Exercise instructions: Quote exactly, and only, the lines from the one with "The three.js and" down to the one with "return [tuple(p) for", both included.
--- START ---
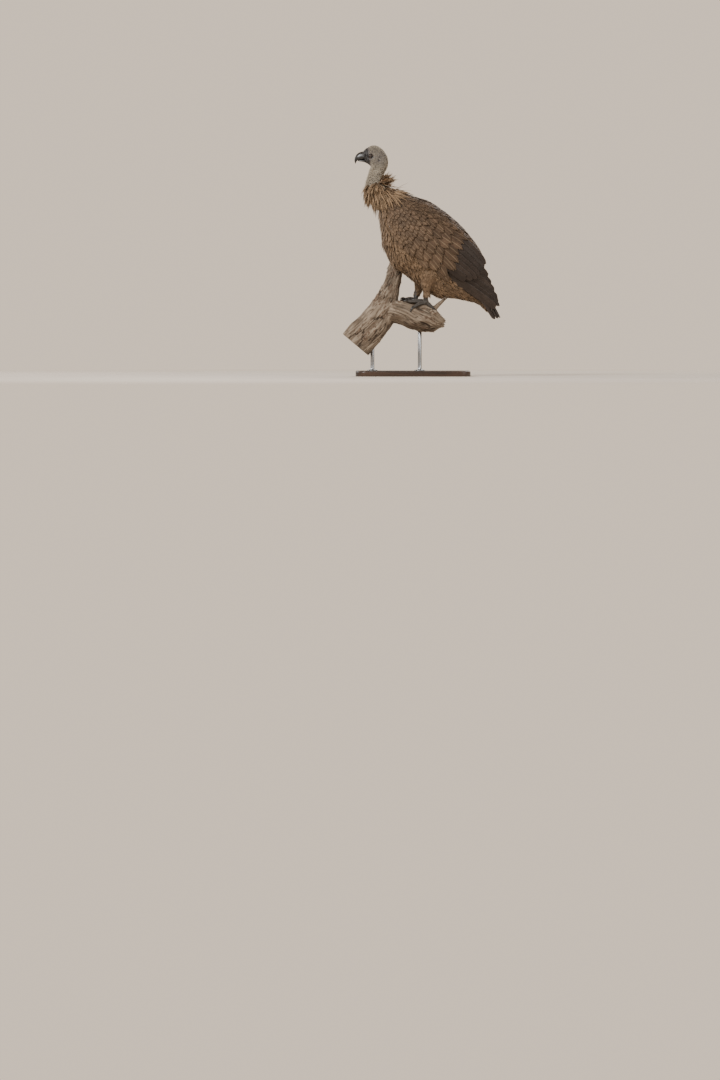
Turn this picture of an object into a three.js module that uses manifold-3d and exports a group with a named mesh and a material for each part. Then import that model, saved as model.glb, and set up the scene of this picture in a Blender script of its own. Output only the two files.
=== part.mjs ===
// A white-backed vulture in its immature plumage, life size, standing on a cut length of dead
// branch that two rods hold over a flat display base.
//
// Millimetres, +Z up. The bird faces -X and its left side faces -Y. Every place below is given in
// the bird's own frame, whose origin is the top of the branch between the feet. The last lines
// shift the whole model so that the origin is the middle of the base's underside.
import * as THREE from "three";
import { mergeVertices } from "three/addons/utils/BufferGeometryUtils.js";
import Module from "manifold-3d";

const wasm = await Module();
wasm.setup();

// ---------------------------------------------------------------- driving dimensions

const GAP = 0.35; // clearance between pieces that meet
const SIDES = { left: -1, right: 1 };

// Forms of the body are lofted through cross-sections, one to a row: the x and z of the section's
// upper end, the x and z of its lower end, and its half width.
const HEAD = sections([
  [-179, 520, -243, 525, 34],
  [-167, 541, -240, 534, 34],
  [-163, 562, -238, 541, 33],
  [-167, 588, -237, 545, 33],
  [-183, 614, -238, 548, 33.5],
  [-204, 630, -242, 551, 33],
  [-226, 634, -247, 555, 30],
  [-249, 624, -253, 559.5, 22],
  [-266, 609, -259, 563, 15.5],
]);
const NECK = sections([
  [-179, 519.6, -243, 524.6, 34],
  [-182, 499, -252, 495, 33],
  [-178, 473, -257, 462, 36],
  [-159, 457, -249, 420, 46],
  [-127.3, 449.3, -210.3, 372.3, 58],
]);
const TRUNK = sections([
  [-127, 449, -210, 372, 58],
  [-62, 426, -199, 320, 88],
  [-1, 406, -190, 262, 105],
  [56, 370, -174, 202, 114],
  [109, 325, -144, 141, 116],
  [154, 279, -96, 108, 110],
  [190, 228, -37, 58, 97],
  [214, 168, 32, 15, 80],
  [232, 104, 112, 5, 60],
  [250, 42, 198, -14, 40],
  [266, -8, 236, -44, 20],
]);
// The surface that the folded wings lie on. The last number squares its sections, which are round
// at the shoulder and slab-sided towards the wing tips.
const FOLDED = sections([
  [-127, 449, -211, 372, 62, 1],
  [-62, 427, -199, 318, 96, 1],
  [0, 407, -190, 262, 116, 0.95],
  [58, 371, -173, 199, 127, 0.9],
  [112, 327, -143, 139, 130, 0.85],
  [157, 282, -98, 100, 125, 0.78],
  [194, 238, -35, 56, 113, 0.7],
  [222, 193, 40, 16, 96, 0.6],
  [242, 151, 110, -5, 79, 0.5],
  [254, 96, 160, -14, 64, 0.45],
  [277, 38, 200, -24, 52, 0.42],
  [298, -10, 240, -44, 44, 0.4],
]);
const BILL_UPPER = sections([
  [-267, 608.2, -262.4, 576, 14.5],
  [-275, 606.5, -267, 575.2, 14],
  [-285, 602.5, -275, 574, 12.8],
  [-294, 594.5, -282, 573, 11],
  [-300, 584, -288, 571, 8.4],
  [-302, 573, -292.2, 567.5, 5.6],
  [-300.5, 564, -295, 562.5, 3.2],
  [-298, 557.5, -297.2, 557, 0.9],
]);
const BILL_LOWER = sections([
  [-262.2, 575.3, -260.6, 563.4, 12.8],
  [-267, 574.4, -267, 564.8, 12],
  [-275, 573.2, -275, 566.2, 10.4],
  [-282, 572.2, -282, 567.4, 8],
  [-287.2, 570.4, -287, 568.8, 3],
]);
const EYE = { x: -236, z: 589, outward: 23, radius: 9.2 };

// The ruff is a collar of two tiers that end in pointed tufts. The last number of a row is how far
// every second point of that ring is drawn out, more or less so around the neck.
const RUFF_TUFTS = 15;
const RUFF_DROOP = 0.35;
const RUFF_ROWS = [
  [-181, 500, -250, 486, 36, 0],
  [-172, 508, -258, 464, 44, 6],
  [-150, 500, -262, 440, 56, 12],
  [-140, 484, -254, 418, 58, 0],
  [-132, 466, -242, 386, 68, 13],
  [-120, 452, -222, 374, 70, 0],
];

// Depths under the folded surface, outer face then inner face. The bed is the room that a wing
// needs in the body beneath it.
const LAYER = { coverts: [0, 9], secondaries: [1, 4.5], primaries: [8, 11], bed: [-18, 14] };
const FEATHER_STEP = 1.6; // a flight feather's inner edge lies this far under its neighbour
const WING_MIDLINE_GAP = 4; // a wing keeps this far from the middle plane

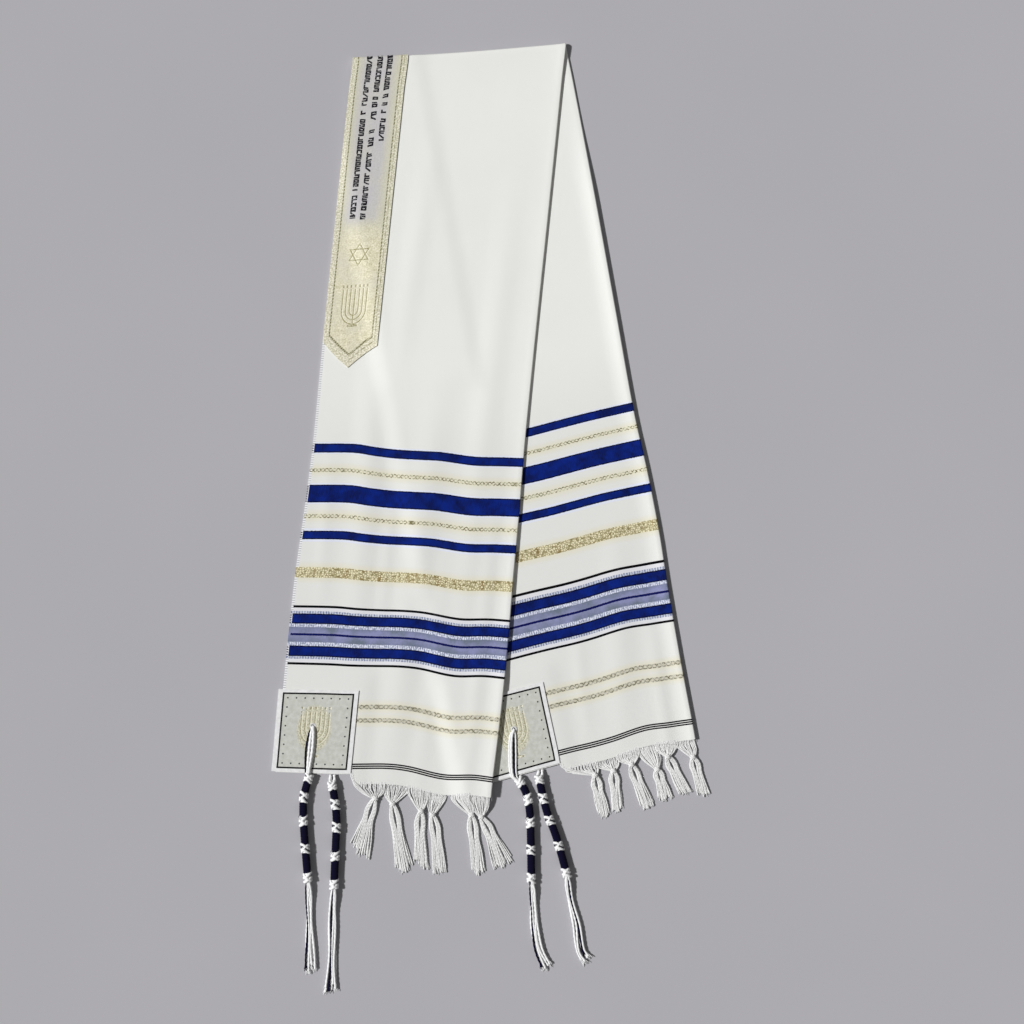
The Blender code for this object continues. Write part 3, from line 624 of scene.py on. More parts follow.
cloudy = speckle(place, 9.0, 3.0)
colour = dye(cloudy, pigment(230, 231, 226), pigment(236, 236, 232))
colour = dye(gradual(above, 0.33, 0.50), pigment(224, 224, 221), colour)
beside = stripe(uneven, (*BESIDE_BARS, *INSIDE_LINES))
colour = dye(stripe(uneven, BESIDE_BARS), colour, pigment(221, 225, 239))
colour = dye(stripe(uneven, INSIDE_LINES), colour, pigment(222, 222, 226))
gold_rows = (*CHAIN_ROWS, *ROPE_ROWS, LATTICE)
cream = any_of(*(
    clamp(abs(above - middle / 1000) * (-1000 / HAZE) + (1.0 + half / HAZE)) for middle, half in gold_rows
))
colour = dye(cream * (1.0 - beside), colour, pigment(224, 220, 200))
edge = (patchy * 0.0016 + across) < SELVEDGE + 0.0016
hemmed = dye(wave(down, 0.0029) > 0.2, pigment(238, 238, 240), pigment(186, 187, 190))
colour = dye(edge, colour, hemmed)

# The lilac ground is greyer towards its bright borders, and patchy: a fine mottle of the weave, and broad
# lighter and darker patches that are painted shade of soft folds
off = abs(above - NAVY_LINE[0] / 1000)
lilac = off * -80.0 + stretch(patchy, 2.6) + (speckle(place, 420.0) - 0.5) * 0.8 + 0.45
lilac_colour = dye(clamp(lilac), pigment(108, 118, 134), pigment(140, 143, 182))
colour = dye(stripe(uneven, (LILAC_GROUND,)), colour, lilac_colour)
chunks = speckle(squeezed(place, 1.0, 0.6), 620.0, 1.0)
crumbs = wave(across, 0.0027) * 0.22 + stretch(chunks, 3.2, 0.5)
bright = dye(clamp(crumbs), pigment(126, 134, 162), pigment(228, 231, 245))
colour = dye(stripe(uneven, BRIGHT_ROWS), colour, bright)
ticks = wave(across, 0.0032) * 0.5 + stretch(chunks, 4.0) * 0.9
ticks = dye(clamp(ticks), pigment(204, 208, 220), pigment(118, 126, 156))
colour = dye(stripe(uneven, TICK_ROWS), colour, ticks)

# The navy bars: a darker edge, fine streaks of the dye, and broad dark blotches that are painted shade of
# soft folds
bars = stripe(uneven, NAVY_BARS)
middles = stripe(uneven, [(middle, half - 1.7) for middle, half in NAVY_BARS])
streaks = stretch(speckle(squeezed(place, 900.0, 160.0), 1.0), 2.6)
painted_fold_shade = stretch(patchy, 3.2) * 0.75
depth = clamp(middles * (streaks * 0.5 + painted_fold_shade))
colour = dye(bars * inner, colour, dye(depth, pigment(10, 18, 60), pigment(10, 36, 124)))
overlock = (across < 0.0015) * (wave(down, 0.003) > 0.0)
colour = dye(bars * overlock, colour, pigment(14, 16, 52))
colour = dye(stripe(uneven, (NAVY_LINE,)) * inner, colour, pigment(16, 22, 82))
colour = dye(stripe(above, BLACK_LINES) * inner, colour, pigment(10, 10, 13))

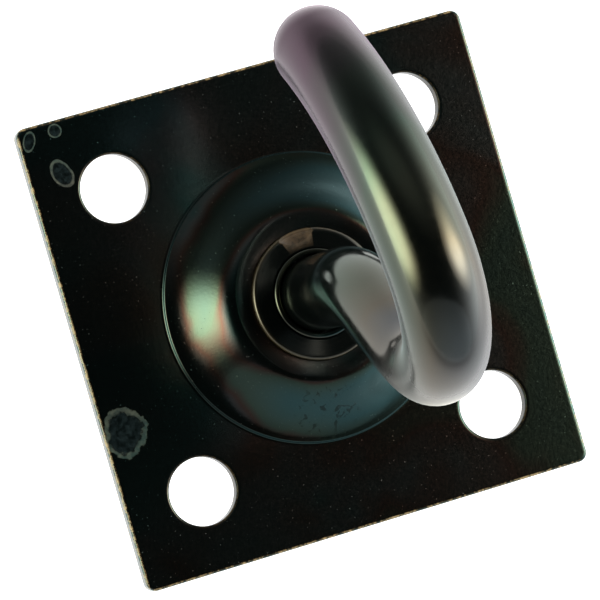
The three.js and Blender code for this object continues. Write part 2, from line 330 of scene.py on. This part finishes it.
def flank(foot, flat, points=26):
    """(radius, height) points up the dome's side, from its foot to its flat."""
    lean = math.radians(FLANK_LEAN)
    rise = (foot[0] - FOOT_SWEEP * math.cos(lean), foot[1] + FOOT_SWEEP * math.sin(lean))
    shoulder = (flat[0] + SHOULDER_SWEEP, flat[1])
    return [tuple(p) for p in interpolate_bezier(foot, rise, shoulder, flat, points)]


def dome_profile():
    """Outer surface from the flat plate to the bore, then the inner surface to the back face."""
    step_top = PLATE_T + STEP_H
    ceiling = DOME_TOP_Z - DOME_WALL
    foot = [(STEP_R + STEP_ROUND + SUPPORT, PLATE_T)]
    foot += arc(STEP_R + STEP_ROUND, PLATE_T + STEP_ROUND, STEP_ROUND, -90, -180, steps=5)
    edge = arc(STEP_R - STEP_ROUND, step_top - STEP_ROUND, STEP_ROUND, 0, 90 - FLANK_LEAN, steps=6)
    side = flank(edge[-1], (DOME_FLAT_R, DOME_TOP_Z))[1:]
    top = [(DOME_FLAT_R - SUPPORT, DOME_TOP_Z), (DOME_BORE_R + BORE_BREAK, DOME_TOP_Z),
           (DOME_BORE_R, DOME_TOP_Z - BORE_BREAK)]
    under = [(DOME_BORE_R, ceiling + BORE_BREAK), (DOME_BORE_R + BORE_BREAK, ceiling)]
    under += flank((CAVITY_R, MOUTH_H), (CEILING_R, ceiling))[::-1]
    mouth = [(CAVITY_R, EDGE_BACK), (CAVITY_R + EDGE_BACK, 0.0), (CAVITY_R + 2 * SUPPORT, 0.0)]
    return foot + edge + side + top + under + mouth


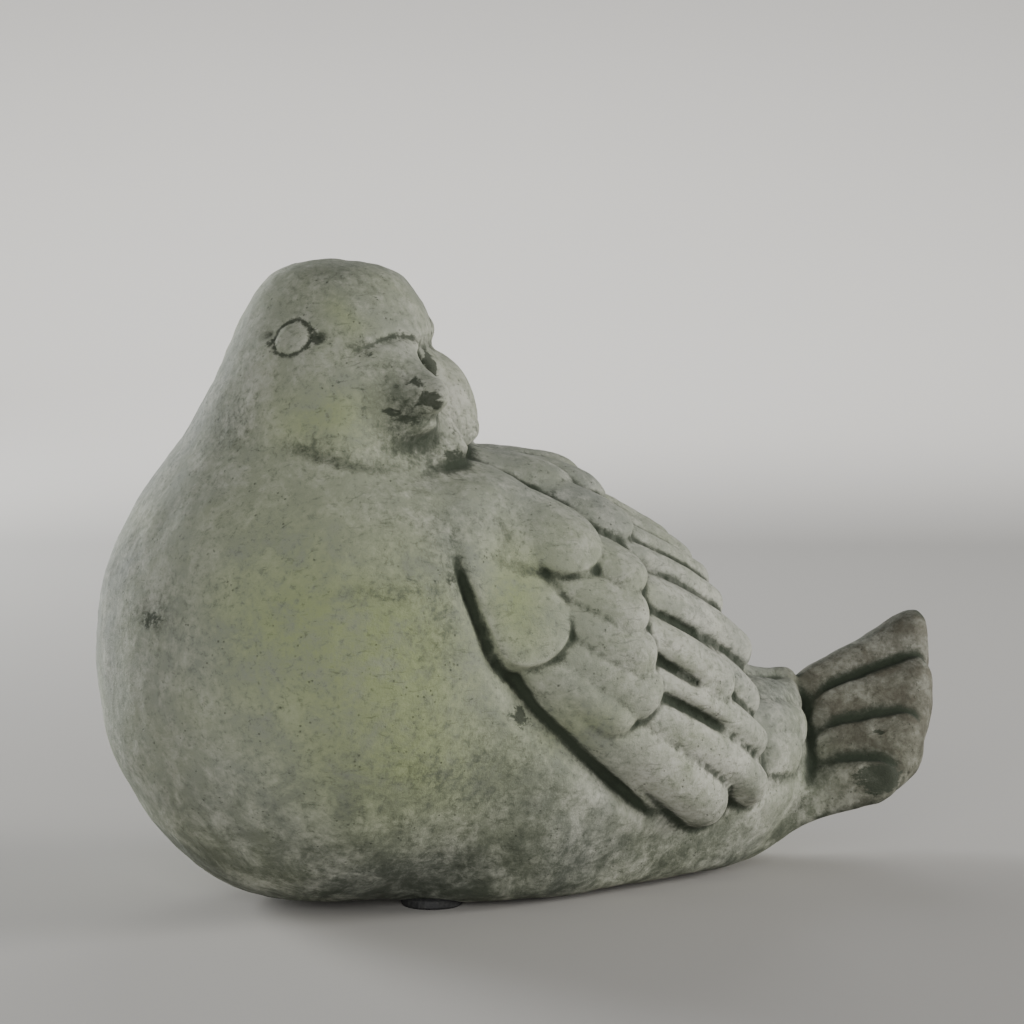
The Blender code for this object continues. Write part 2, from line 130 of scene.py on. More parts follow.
FLIGHT = [
    (-28, 46, 0, 58, 5.0, -2.2, 1.0),
    (-26, 39, 3, 49, 4.8, -2.2, 1.1),
    (-26, 30, 5.5, 41, 4.0, -2.2, 1.3),
    (-24, 22, 9.5, 35.5, 3.8, -2.4, 1.5),
    (-20, 14, 20.5, 31.6, 4.6, -2.6, 2.3),
    (-14, 7.0, 16.8, 15.4, 4.3, -2.6, 1.7),
    (6, 17, 28, 23, 4.4, -2.6, 1.2),
    (-8, -0.6, 34.5, 16.2, 3.7, -2.6, 1.5),
    (-8, -6.6, 42.5, 9.6, 4.4, -2.6, 1.6),
    (-15, -11.2, 36, -4.8, 5.6, -2.2, 1.2),
]

# Deep creases cut between feathers: start and end (along, around), depth and half width
CREASES = [
    (-8, 13, 4, 18, 1.2, 0.8),
    (-4.5, 5.2, 9, 8.4, 2.0, 1.0),
    (2.5, 1.0, 21, 7.2, 2.2, 1.1),
]

# The groove in front of the wing: its lowest point (along, around), and its two ends along
GROOVE_LOW = (-14.0, -17.9)
GROOVE_ENDS = (-50.0, 26.0)
GROOVE_DEPTH = 4.2

# Tail: a roof-shaped fan, with feather edges at these degrees to each side of its ridge
FAN_X = 30.0
FAN_LENGTH = 71.8
FAN_TURN = 29.0
FAN_FALL = 1.18
FEATHER_EDGES = (6.6, 14.8, 22.4)
FEATHER_ROLL = 2.0
TAIL_NOTCH = 1.2

# Coverts over the tail's root: root and tip in plan, height of each, and half width
RUMP_COVERTS = [
    ((50, 2, 43), (66, 0, 40.5), 4.6),
    ((51, 15, 38), (65.5, 5.5, 36.5), 4.6),
    ((49, 22, 33), (62, 14.5, 31), 4.2),
    ((46, 27, 27), (56, 21, 26), 4.4),
]


# Distance functions: negative inside the clay, in shares

def blend(a, b, soft):
    """The union of two distances, with a soft hollow between them."""
    h = np.clip(0.5 + 0.5 * (b - a) / soft, 0, 1)
    return b + (a - b) * h - soft * h * (1 - h)


def trim(a, b, soft):
    """What two distances share, with a soft edge."""
    return -blend(-a, -b, soft)


def turned(yaw, lean):
    """Axes of a frame that is turned about Z and then leans about its own Y, in degrees."""
    a = np.radians(yaw)
    b = np.radians(lean)
    about_z = np.array([[np.cos(a), -np.sin(a), 0], [np.sin(a), np.cos(a), 0], [0, 0, 1]])
    about_y = np.array([[np.cos(b), 0, np.sin(b)], [0, 1, 0], [-np.sin(b), 0, np.cos(b)]])
    return about_z @ about_y


def egg(p, centre, front, back, side, up, down):
    """A lump whose reach differs on each side of its centre."""
    q = p - np.array(centre)
    reach_x = np.where(q[:, 0] < 0, front, back)
    reach_z = np.where(q[:, 2] > 0, up, down)
    reach = np.stack([reach_x, np.full(len(q), float(side)), reach_z], axis=1)
    size = np.linalg.norm(q / reach, axis=1)
    slope = np.linalg.norm(q / reach ** 2, axis=1)
    return size * (size - 1) / np.maximum(slope, 1e-6)


def lump(p, centre, radii):
    """An ellipsoid."""
    return egg(p, centre, radii[0], radii[0], radii[1], radii[2], radii[2])


def face_frame(p):
    """Points seen from the head's own axis, +X the way the beak points."""
    return (p - np.array([HEAD_X, 0, 0])) @ turned(FACE_YAW, 0)


def skull(p):
    dome = lump(face_frame(p), SKULL_CENTRE, SKULL_RADII)
    return trim(dome, p[:, 2] - SHARES, 4.5)


def cheeks(p):
    q = face_frame(p)
    sides = np.stack([q[:, 0], np.abs(q[:, 1]), q[:, 2]], axis=1)
    return lump(sides, CHEEK_CENTRE, CHEEK_RADII)


def beak(p):
    q = face_frame(p)
    upper = blend(lump(q, *BEAK_ROOT), lump(q, *BEAK_MIDDLE), 5)
    upper = blend(upper, lump(q, *BEAK_TIP), 6)
    return blend(upper, lump(q, *LOWER_BEAK), 1.5)


def body(p):
    front = blend(egg(p, *BREAST), egg(p, *BELLY), 8)
    return blend(blend(front, egg(p, *RUMP), 10), lump(p, *SHOULDERS), 5)


def tail_top(p):
    """Height above the tail's roof."""
    ridge = 39.5 + (p[:, 0] - 70) * 0.42
    fall = FAN_FALL * (np.hypot(p[:, 1], 6) - 6)
    return p[:, 2] - ridge + fall


def fan(p):
    """Distance from the fan's centre, and degrees to the side of its ridge."""
    x = p[:, 0] - FAN_X
    y = np.abs(p[:, 1])
    return np.hypot(x, y), np.degrees(np.arctan2(y, x))


def tail(p):
    steep = np.hypot(1, FAN_FALL)
    top = tail_top(p) / steep
    thick = np.clip(13 - (p[:, 0] - 70) * 0.12, 8, 30)
    reach, turn = fan(p)
    share = np.clip(turn / FAN_TURN, 0, 2)
    notch = sum(np.exp(-np.abs((turn - edge) / 2.2) ** 1.5) for edge in FEATHER_EDGES)
    end = reach - (FAN_LENGTH - 19 * share ** 1.6 - TAIL_NOTCH * notch)
    side = np.radians(turn - FAN_TURN) * reach
    under = (5 + (p[:, 0] - 55) * 0.36 - p[:, 2]) / np.hypot(1, 0.36)
    d = trim(top, -top - thick, 3)
    d = trim(d, side, 3)
    d = trim(d, under, 4)
    return trim(d, end, 4)


def form(p):
    """The smooth clay before any carving."""
    near = 0.5 - 0.5 * np.tanh((face_frame(p)[:, 1] + 2) / 7)
    d = blend(body(p), skull(p), NECK_HOLLOW)
    d = blend(d, cheeks(p), 2.5 + 9 * near)
    d = blend(d, beak(p), 1 + 8 * near)
    d = blend(d, tail(p), 6)
    return trim(d, -p[:, 2], 4)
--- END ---
Output below:
The three.js and Blender code for this object continues. Write part 2, from line 330 of scene.py on. This part finishes it.
def flank(foot, flat, points=26):
    """(radius, height) points up the dome's side, from its foot to its flat."""
    lean = math.radians(FLANK_LEAN)
    rise = (foot[0] - FOOT_SWEEP * math.cos(lean), foot[1] + FOOT_SWEEP * math.sin(lean))
    shoulder = (flat[0] + SHOULDER_SWEEP, flat[1])
    return [tuple(p) for p in interpolate_bezier(foot, rise, shoulder, flat, points)]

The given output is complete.